Repeat exactly the lines of the listing below, please, starting with the first and ending with the line containing "barrel_edge_r = 0.1; // [0.1:0.05:0.6]"; leave out the rest.
****
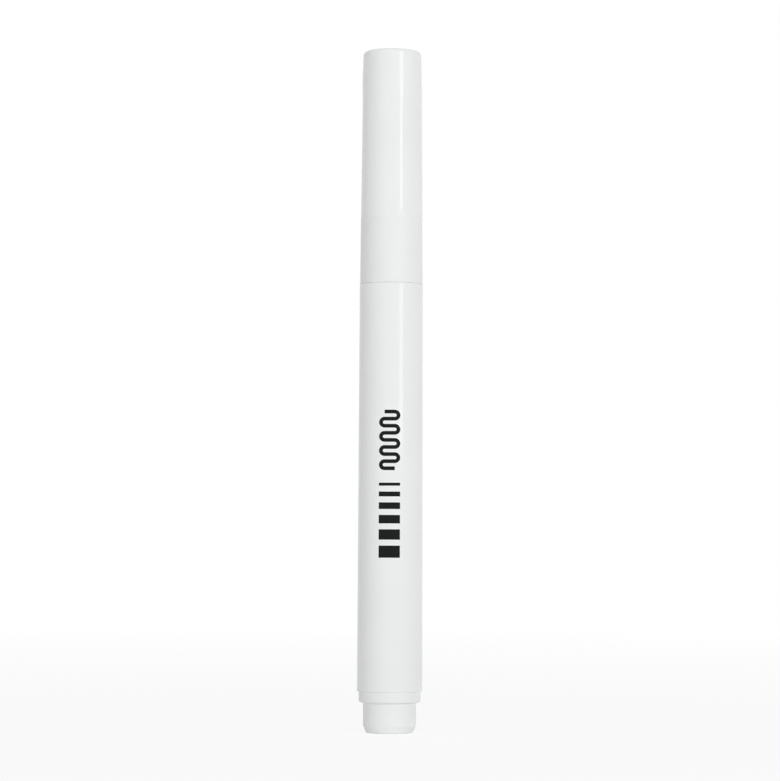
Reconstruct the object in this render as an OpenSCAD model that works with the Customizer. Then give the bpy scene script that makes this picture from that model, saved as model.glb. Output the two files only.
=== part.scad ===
// Capped liquid-chalk marker pen, standing on its tail boss with the cap up.
// Millimetres, +Z along the pen's axis towards the nib, origin at the centre of the boss's flat end.

/* [Barrel] */
// Length of the barrel between its tail end and its mouth
barrel_length = 81; // [60:0.5:120]
// Outside diameter at the mouth, beside the cap
barrel_mouth_d = 12.66; // [12:0.02:16]
// Growth of the radius towards the tail, per millimetre of length
barrel_draft = 0.0024; // [0:0.0002:0.005]
// Wall thickness
barrel_wall = 1.25; // [1.05:0.05:1.5]
// Radius of the rounded outer edges at both ends
barrel_edge_r = 0.1; // [0.1:0.05:0.6]

/* [Cap] */
// Length of the cap
cap_length = 46.78; // [42:0.02:70]
// How far the cap's mouth stands in from the barrel's, per side
cap_seam_step = 0.08; // [0:0.02:0.3]
// Loss of radius towards the closed end, per millimetre of length
cap_draft = 0.0092; // [0.004:0.0002:0.015]
// Wall thickness round the neck of the front section
cap_wall = 0.8; // [0.7:0.02:1]
// Thickness of the closed end
cap_end_wall = 1.4; // [0.8:0.1:2]
// Radius of the rounded edge at the closed end
cap_end_edge_r = 0.65; // [0.2:0.05:1]
// How far the crown draws the closed end in, per side
cap_crown = 0.15; // [0:0.05:0.6]
// Length of the crown, up to the closed end
cap_crown_l = 8.7; // [2:0.1:12]
// Radius of the rounded edge at the mouth
cap_mouth_edge_r = 0.1; // [0.1:0.05:0.3]
// Height of the plain band over the neck
cap_band_h = 12.6; // [8:0.2:18]
// Height of the air pocket above the liner
cap_pocket_h = 6.5; // [3:0.5:10]
// Width of the shoulder that the liner's closed end seats against
cap_liner_shoulder = 0.4; // [0.2:0.1:0.8]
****
Exercise response
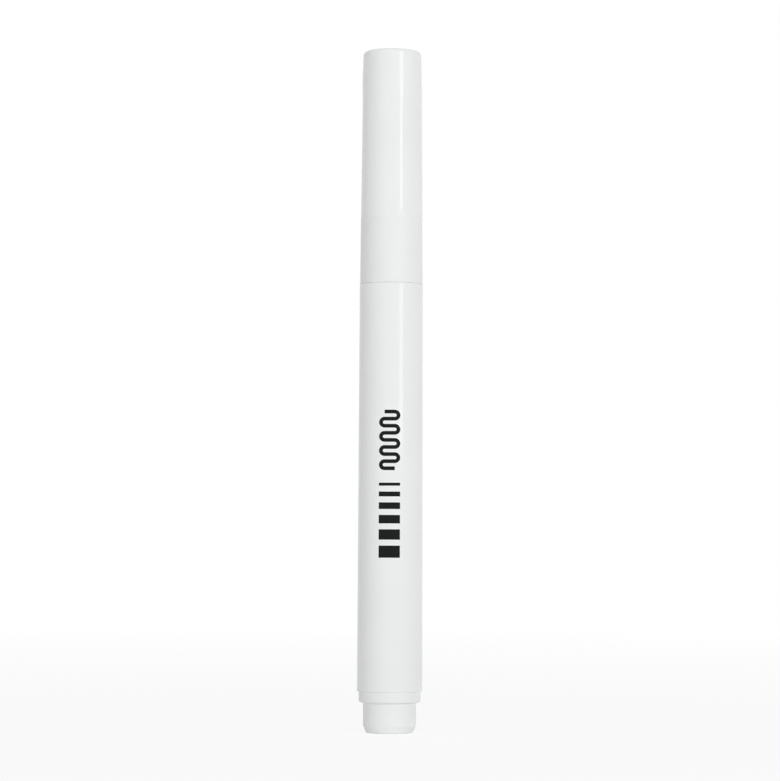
Reconstruct the object in this render as an OpenSCAD model that works with the Customizer. Then give the bpy scene script that makes this picture from that model, saved as model.glb. Output the two files only.
=== part.scad ===
// Capped liquid-chalk marker pen, standing on its tail boss with the cap up.
// Millimetres, +Z along the pen's axis towards the nib, origin at the centre of the boss's flat end.

/* [Barrel] */
// Length of the barrel between its tail end and its mouth
barrel_length = 81; // [60:0.5:120]
// Outside diameter at the mouth, beside the cap
barrel_mouth_d = 12.66; // [12:0.02:16]
// Growth of the radius towards the tail, per millimetre of length
barrel_draft = 0.0024; // [0:0.0002:0.005]
// Wall thickness
barrel_wall = 1.25; // [1.05:0.05:1.5]
// Radius of the rounded outer edges at both ends
barrel_edge_r = 0.1; // [0.1:0.05:0.6]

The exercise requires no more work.